Light as Craft’s Guiding Metaphor

Achebe’s image of light suggests guidance in uncertainty: a lantern does not expose the whole road, only the next firm step. Creative work often advances this way. Editors routinely ask for a one-sentence “aboutness,” a lodestar that aligns every cut. Pixar’s story spine—an improv-derived scaffold—serves a similar function by keeping narrative beats tethered to a core premise. Likewise, Anne Lamott’s Bird by Bird (1994) recommends shrinking the frame until you can see clearly; small, illuminated tasks accumulate into a finished piece when they all face the same light.

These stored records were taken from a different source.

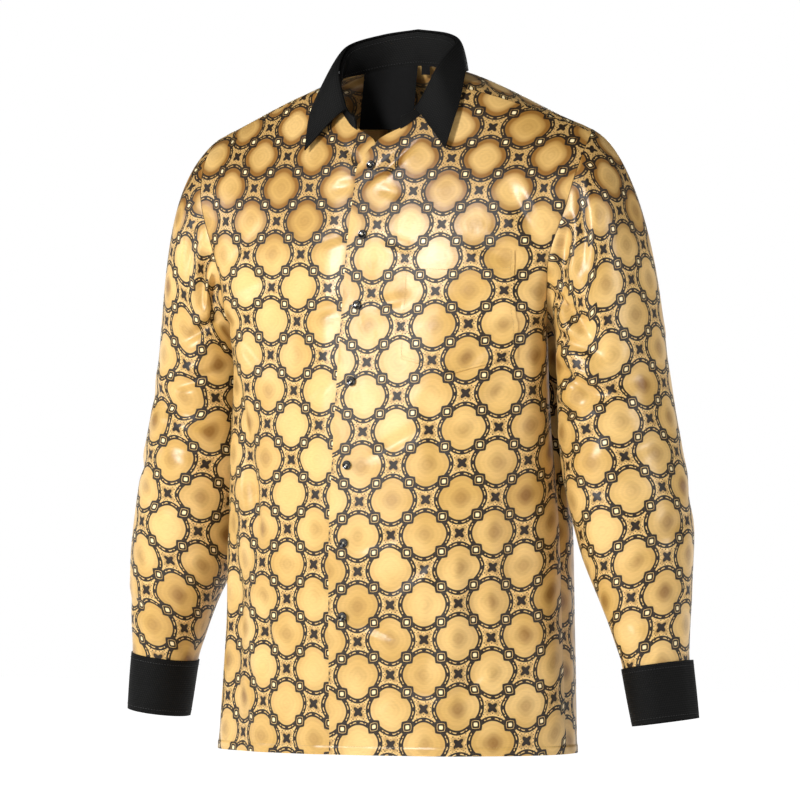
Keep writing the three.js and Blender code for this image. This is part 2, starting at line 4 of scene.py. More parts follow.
import bpy
import numpy as np
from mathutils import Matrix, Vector


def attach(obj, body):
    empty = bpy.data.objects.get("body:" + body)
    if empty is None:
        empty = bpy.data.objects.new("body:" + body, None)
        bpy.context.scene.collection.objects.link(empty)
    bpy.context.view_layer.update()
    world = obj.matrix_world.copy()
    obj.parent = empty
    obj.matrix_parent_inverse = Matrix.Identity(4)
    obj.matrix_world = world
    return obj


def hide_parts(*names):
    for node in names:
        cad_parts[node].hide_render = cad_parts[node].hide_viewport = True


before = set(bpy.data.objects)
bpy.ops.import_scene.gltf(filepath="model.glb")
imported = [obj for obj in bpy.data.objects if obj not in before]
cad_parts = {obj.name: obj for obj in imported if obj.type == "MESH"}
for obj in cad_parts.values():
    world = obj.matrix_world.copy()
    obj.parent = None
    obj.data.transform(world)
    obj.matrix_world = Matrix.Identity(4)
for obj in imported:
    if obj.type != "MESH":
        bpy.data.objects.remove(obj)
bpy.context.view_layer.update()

MM = 0.001
HANDS = (("left", 1), ("right", -1))

# Sizes shared with the solids, in millimetres
CLOTH = 1.2
STIFF_CLOTH = 1.8
SEAM_GAP = 0.3
BUTTON_STAND = 20
UNDERLAP_DEPTH = 2.4
CUFF_HEIGHT = 68
CUFF_LAP = 22
BUTTON_RADIUS = 5.6
BUTTON_THICKNESS = 2.8
SMALL_BUTTON_SCALE = 0.85
HEM_LEVEL = -804
HEM_TURN = 10

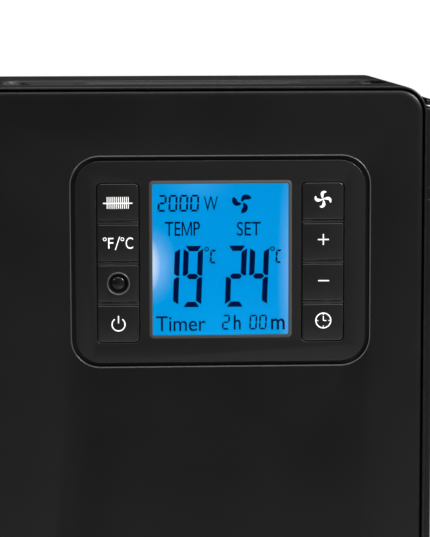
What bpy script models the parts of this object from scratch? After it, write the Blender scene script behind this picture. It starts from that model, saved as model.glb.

Teams, Leadership, and Commander’s Intent

Beyond the studio, a single intention scales to groups. The U.S. Army’s “commander’s intent” (FM 6-0, Mission Command) distills purpose so units can improvise under pressure without losing direction. Product teams echo this with a north-star metric, and design sprints begin by articulating a long-term goal before sketching solutions (Knapp, Zeratsky, and Kowitz, 2016). In each case, clarity licenses autonomy: because everyone knows the why, they can choose the how. Skill, distributed across many hands, converges as if drawn by gravity.

Flexibility Without Losing the Thread

However, intention is a compass, not a cage. John Boyd’s OODA loop urges rapid observation and adaptation; the point is to update tactics while preserving aim. Strategists call this “strong opinions, weakly held” (Paul Saffo, c. 2008): commit to a direction, then revise quickly when reality speaks. Achebe exemplified this balance—he experimented across novels and essays, yet his underlying mission to restore dignity to African narratives remained steady. Thus, clarity does not stiffen craft; it frees it to bend wisely.

Practicing a One-Sentence Beginning

To enact Achebe’s counsel, start by writing a single sentence that names the change you seek—specific enough to exclude, generous enough to invite discovery. Place it where you work, and let it interrogate every choice: does this step serve the sentence? Over days, small adjustments—what to cut, where to linger, which tool to learn—will begin to line up. In time, the pattern of those choices becomes your skill, following the intention the way light follows the lamp.